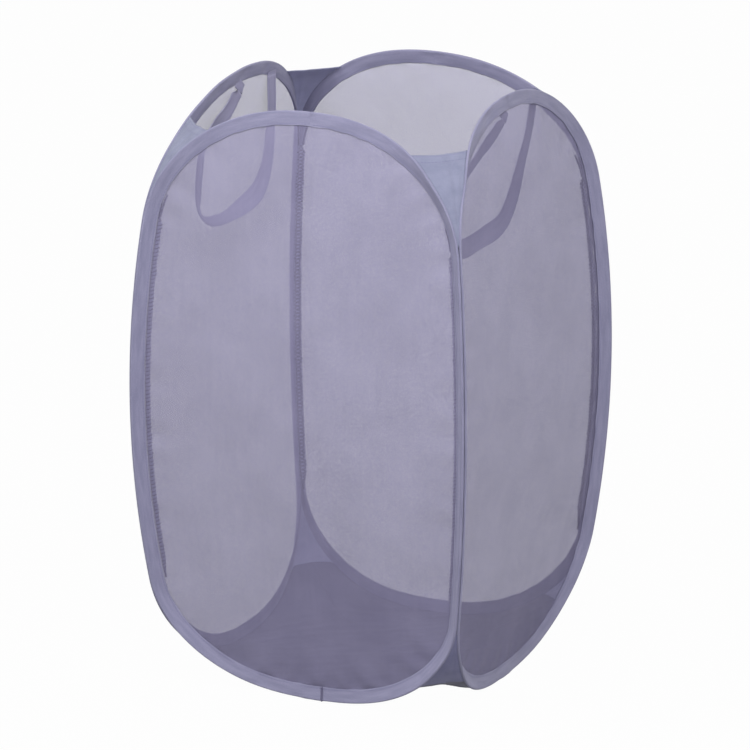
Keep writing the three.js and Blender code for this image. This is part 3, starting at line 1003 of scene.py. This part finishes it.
def handle(side, seed):
    """A strap handle below its hinge line, and the rows of stitches along its edges."""
    frame_at = strap_frame(side, seed, STRAP_RINGS)
    points = strap_points(frame_at, STRAP_SECTION[:, 0], STRAP_SECTION[:, 1])
    points[..., 2] = np.minimum(points[..., 2], 0)
    faces = tube_faces(*points.shape[:2])
    lengths = run_along(STRAP_SECTION * [STRAP_WIDTH / 2, STRAP_THICKNESS / 2])
    uv = places(lengths, frame_at[-1][:, None])
    rows = []
    for edge in (-0.72, 0.72):
        for face in (1, -1):
            line = strap_points(frame_at, edge, face * 0.9)[:, 0]
            keep = line[:, 2] < -0.002
            rows.append(row_of_stitches(line[keep], face * frame_at[2][keep], *STRAP_STITCH))
    sewn, sewn_faces, _ = joined(rows)
    return points, faces, uv, sewn, sewn_faces


# Reach of each sewn end above the hinge line, back and front. The front one goes into the tape's mouth
TAB_REACH = (0.0035, 0.0095)
TAB_OUT = (0.0, 0.0010)
TAB_STITCHES = ((0.5,), (0.3,))
RIM_LEAN = 0.19


def tabs(side):
    """The sewn ends of a handle, from its hinge line up to the rim tape, with their stitches."""
    frame_at = strap_frame(side, 1, STRAP_RINGS)
    sign = -1 if side == "left" else 1
    parts, rows = [], []
    for k, (end, inner) in enumerate(((0, 1), (-1, -2))):
        start = frame_at[0][end] * [0, 1, 1]
        up = unit(frame_at[0][end] - frame_at[0][inner]) * [0, 1, 1]
        up = unit(up + [0, 0, 0.5])
        wide = np.cross(up, [1.0, 0.0, 0.0])
        t = np.linspace(-0.1, 1, 12)
        middle = start + up * (t * TAB_REACH[k])[:, None]
        # It lies on the tape, so it follows the lean of the rim
        middle[:, 0] += sign * (smoothstep(t) * TAB_OUT[k] - RIM_LEAN * np.maximum(middle[:, 2], 0) * t)
        thin = STRAP_THICKNESS / 2 * (1 - 0.4 * smoothstep(t / 0.6))
        points = middle[:, None] + wide * (STRAP_SECTION[:, 0] * STRAP_WIDTH / 2 * 0.98)[:, None]
        points[..., 0] += STRAP_SECTION[:, 1] * thin[:, None]
        parts.append((points.reshape(-1, 3), tube_faces(*points.shape[:2])))
        for share in TAB_STITCHES[k]:
            row = int(share * (len(t) - 1))
            line = middle[row] + wide * (np.linspace(-0.8, 0.8, 12) * STRAP_WIDTH / 2)[:, None]
            for face in (1.0, -1.0):
                normal = np.array([face, 0.0, 0.0])
                rows.append(row_of_stitches(line + normal * thin[row], normal + 0 * line, *TAB_STITCH))
    points, faces, _ = joined(parts)
    sewn, sewn_faces, _ = joined(rows)
    return points, faces, sewn, sewn_faces


def hang(points, side):
    """Puts a handle's points at its hinge line on the left or the right rim, with its lean."""
    sign = -1 if side == "left" else 1
    lean = sign * LEAN[side]
    c, s = math.cos(lean), math.sin(lean)
    x, y, z = points[..., 0], points[..., 1], points[..., 2]
    return np.stack([c * x + s * z + sign * HINGE.x, y, -s * x + c * z + HINGE.z], axis=-1)


# Camera, floor and light

def add_camera():
    """The photograph's camera: turn, height and roll, and the pixel at which it sees the middle."""
    azimuth, elevation, roll = math.radians(25.27), math.radians(16.78), math.radians(-0.08)
    distance, lens, sensor, frame_size = 5.0637, 249.14, 36.0, 750
    seen_at = (374.43, 386.62)
    back = Vector((math.sin(azimuth) * math.cos(elevation), -math.cos(azimuth) * math.cos(elevation),
                   math.sin(elevation)))
    right = Vector((math.cos(azimuth), math.sin(azimuth), 0))
    up = back.cross(right)
    metres = distance * sensor / lens / frame_size
    middle = Vector((0, 0, 0.2775))
    shift = right * (frame_size / 2 - seen_at[0]) + up * (seen_at[1] - frame_size / 2)
    aim = middle + shift * metres
    place = middle + back * distance
    camera = bpy.data.objects.new("camera", bpy.data.cameras.new("camera"))
    bpy.context.scene.collection.objects.link(camera)
    camera.data.sensor_width = sensor
    camera.data.lens = lens
    camera.data.clip_start, camera.data.clip_end = 0.1, 60
    camera.location = place
    camera.rotation_mode = "QUATERNION"
    camera.rotation_quaternion = (aim - place).to_track_quat("-Z", "Y") @ Quaternion((0, 0, 1), roll)
    bpy.context.scene.camera = camera


def area_light(name, place, target, size, power):
    light = bpy.data.objects.new(name, bpy.data.lights.new(name, "AREA"))
    light.data.shape = "SQUARE"
    light.data.size = size
    light.data.energy = power
    light.location = place
    light.rotation_euler = (Vector(target) - Vector(place)).to_track_quat("-Z", "Y").to_euler()
    bpy.context.scene.collection.objects.link(light)


def seen_directly(tree):
    """1 for a ray from the camera, a reflection or a view through glass, and 0 for light."""
    path = tree.add("LightPath").outputs
    either = tree.math("MAXIMUM", path["Is Camera Ray"], path["Is Glossy Ray"])
    return tree.math("MAXIMUM", either, path["Is Transmission Ray"])


WORLD_LEVEL = 0.58
FLOOR_GLOW = 0.98
# Place, aim, size and power of each lamp
LIGHTS = {
    "softbox": ((-1.0, -1.4, 2.0), (0, 0, 0.33), 1.4, 22.0),
    "fill": ((2.2, -2.25, 1.2), (0, 0, 0.3), 1.8, 25.0),
    "high": ((0.8, -0.9, 1.8), (0, 0, 0.5), 0.8, 15.0),
    "side": ((-2.0, -0.9, 0.9), (0, 0, 0.3), 1.2, 6.0),
}
FLOOR_HALF = 14.0
FLOOR_DARK, FLOOR_LIGHT = (0.28, 0.28, 0.28), (0.32, 0.32, 0.32)


def add_surroundings():
    world = bpy.data.worlds.new("studio")
    bpy.context.scene.world = world
    world.use_nodes = True
    tree = Tree(world.node_tree)
    strength = tree.spread(seen_directly(tree), 0, 1, WORLD_LEVEL, 1.0)
    tree.fill(tree.nodes["Background"], {"Color": (1, 1, 1, 1), "Strength": strength})
    for name, (place, target, size, power) in LIGHTS.items():
        area_light(name, place, target, size, power)
    m, tree, shader = material("floor_white")
    grain = tree.noise(tree.add("TexCoord").outputs["Object"], 40.0)
    tree.fill(shader, {
        "Base Color": tree.tint(grain, FLOOR_DARK, FLOOR_LIGHT),
        "Roughness": 0.9,
        "Specular IOR Level": 0.1,
    })
    glow = tree.math("MULTIPLY", seen_directly(tree), FLOOR_GLOW)
    mix = tree.add("MixShader", {0: glow, 1: shader.outputs[0], 2: tree.add("Emission").outputs[0]})
    tree.fill(tree.nodes["Material Output"], {"Surface": mix.outputs[0]})
    corners = FLOOR_HALF * np.array([(-1, -1, 0), (1, -1, 0), (1, 1, 0), (-1, 1, 0)])
    make_object("floor", corners, [(0, 1, 2, 3)], [m])


add_camera()
add_surroundings()


# The object

def add_piece(name, shape, materials, corner=None, body=None, node=None, kinds=None):
    """A piece from points, faces and perhaps places on the cloth, with its place baked at a corner or fixed
    to one body.
    """
    obj = make_object(name, *shape[:2], materials, shape[2] if len(shape) > 2 else None, kinds)
    if corner:
        bend(obj)
    else:
        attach(obj, body)
    if node:
        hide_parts(node)
    return obj


# The back and left nets take the bluer copy of the net, with painted backlight
NETS = {"front": NET, "right": NET, "back": NET_FAR_PAINTED_BACKLIGHT, "left": NET_FAR_PAINTED_BACKLIGHT}
# The join in the front tape: the ring that it is sewn along, and its thread, a dark tube that also paints
# the shadow of the tape's lapped end
TAPE_JOIN_RING = 4
TAPE_JOIN_LIFT = 0.0003
TAPE_JOIN_RADIUS = 0.0010

for i, panel in enumerate(PANELS):
    for side, corner in zip((1, -1), SIDES[panel]):
        half = f"{'right' if side > 0 else 'left'}_half"
        net = add_piece(f"{panel}_net_{half}", net_half(panel, side, 100 + 20 * i), [NETS[panel]],
                        corner, node=f"{panel}_net_panel")
        shape = tape_half(panel, side, 500 + 20 * i)
        tape = add_piece(f"{panel}_rim_tape_{half}", shape, [TAPE], corner, node=f"{panel}_rim_tape")
        if (panel, side) == ("front", 1):
            line = shape[0][TAPE_JOIN_RING, :len(OUTER_SHARES) + 4] - [0, TAPE_JOIN_LIFT, 0]
            points, faces = tube(line, TAPE_JOIN_RADIUS)
            keep_above(points, STITCH_LOWEST)
            add_piece("front_rim_tape_join", (points, faces), [JOIN_THREAD_PAINTED_SHADOW], body=panel)
        add_piece(f"{panel}_wire_{half}", wire_half(panel, side), [WIRE],
                  corner, node=f"{panel}_spring_wire")
        shape = stitches_half(panel, side, 900 + 20 * i)
        add_piece(f"{panel}_rim_stitches_{half}", shape, [THREAD], corner)
    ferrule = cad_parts[f"{panel}_wire_ferrule"]
    ferrule.data.materials.clear()
    ferrule.data.materials.append(FERRULE)

for corner in CORNERS:
    quarters = corner_quarters(corner)
    late = corner == LATE_CORNER
    for word, width, upward in (("top", TOP_GUSSET, True), ("bottom", BOTTOM_GUSSET, False)):
        points, faces, kinds, uv, rows, _ = gusset(width, upward, GUSSET_SEED, late)
        # The gussets' inside faces take the lighter copy of the cloth, with painted light
        piece = add_piece(f"{corner}_{word}_gusset_cloth", (quarter_turn(points, quarters), faces, uv),
                          [CLOTH_OUTSIDE if upward else CLOTH_LOW_BASE_TONE_AND_SHADE, CLOTH_INSIDE_PAINTED_LIGHT],
                          corner, node=f"{corner}_{word}_gusset", kinds=kinds)
        if rows:
            rows = [row_of_stitches(line, OUTWARD + 0 * line, *HEM_STITCH) for line in rows]
            points, faces, _ = joined(rows)
            add_piece(f"{corner}_hem_stitches", (quarter_turn(points, quarters), faces),
                                         [THREAD], corner)
    points, faces, kinds = seam_piece(71 + quarters)
    add_piece(f"{corner}_seam_stitches", (quarter_turn(points, quarters), faces), [BINDING, SEAM_THREAD_PAINTED_SHADE],
              corner, node=f"{corner}_seam", kinds=kinds)

for i, panel in enumerate(PANELS):
    points, faces, uv = base_quarter(panel)
    base = make_object(f"base_cloth_{panel}_quarter", points, faces, [BASE], uv)
    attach(base, panel)
    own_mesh(base)
    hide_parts("base_cloth")

for side, sign, seed in (("left", -1, 11), ("right", 1, 12)):
    name = f"{side}_handle"
    points, faces, uv, sewn, sewn_faces = handle(side, seed)
    add_piece(f"{name}_strap", (hang(points, side), faces, uv), [STRAP], body=name, node=name)
    add_piece(f"{name}_stitches", (hang(sewn, side), sewn_faces), [THREAD], body=name)
    points, faces, sewn, sewn_faces = tabs(side)
    hinge = np.array([sign * HINGE.x, 0, HINGE.z])
    points = points + hinge
    add_piece(f"{name}_sewn_ends", (points, faces, points[:, 1:]), [STRAP], body=side)
    add_piece(f"{name}_end_stitches", (sewn + hinge, sewn_faces), [THREAD], body=side)

scene = bpy.context.scene
scene.view_settings.view_transform = "Standard"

::::

→ **The request**:
Your task is to quote the lines above, beginning with the first and ending with the one that holds "RIM_LEAN = 0.19".

→ **Solution for this task**:
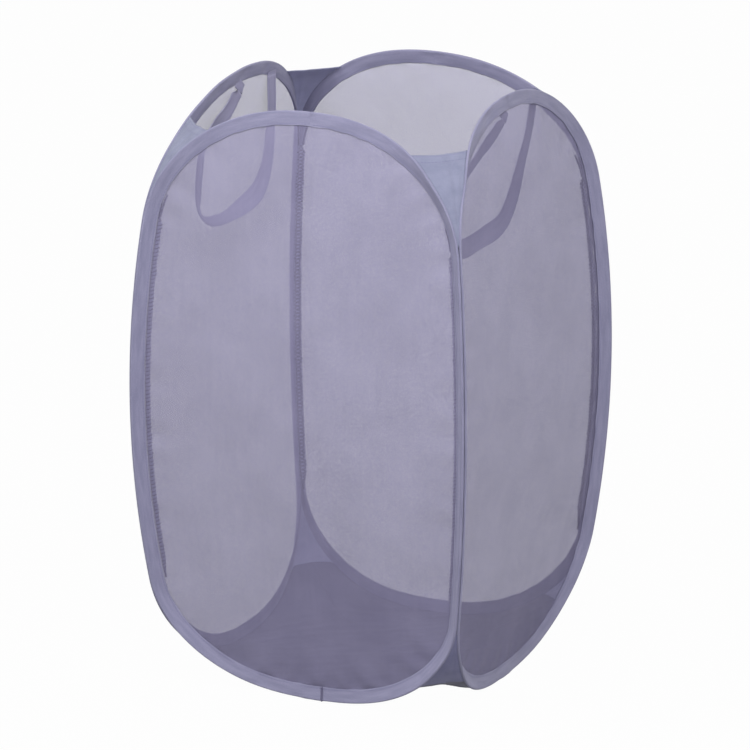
Keep writing the three.js and Blender code for this image. This is part 3, starting at line 1003 of scene.py. This part finishes it.
def handle(side, seed):
    """A strap handle below its hinge line, and the rows of stitches along its edges."""
    frame_at = strap_frame(side, seed, STRAP_RINGS)
    points = strap_points(frame_at, STRAP_SECTION[:, 0], STRAP_SECTION[:, 1])
    points[..., 2] = np.minimum(points[..., 2], 0)
    faces = tube_faces(*points.shape[:2])
    lengths = run_along(STRAP_SECTION * [STRAP_WIDTH / 2, STRAP_THICKNESS / 2])
    uv = places(lengths, frame_at[-1][:, None])
    rows = []
    for edge in (-0.72, 0.72):
        for face in (1, -1):
            line = strap_points(frame_at, edge, face * 0.9)[:, 0]
            keep = line[:, 2] < -0.002
            rows.append(row_of_stitches(line[keep], face * frame_at[2][keep], *STRAP_STITCH))
    sewn, sewn_faces, _ = joined(rows)
    return points, faces, uv, sewn, sewn_faces


# Reach of each sewn end above the hinge line, back and front. The front one goes into the tape's mouth
TAB_REACH = (0.0035, 0.0095)
TAB_OUT = (0.0, 0.0010)
TAB_STITCHES = ((0.5,), (0.3,))
RIM_LEAN = 0.19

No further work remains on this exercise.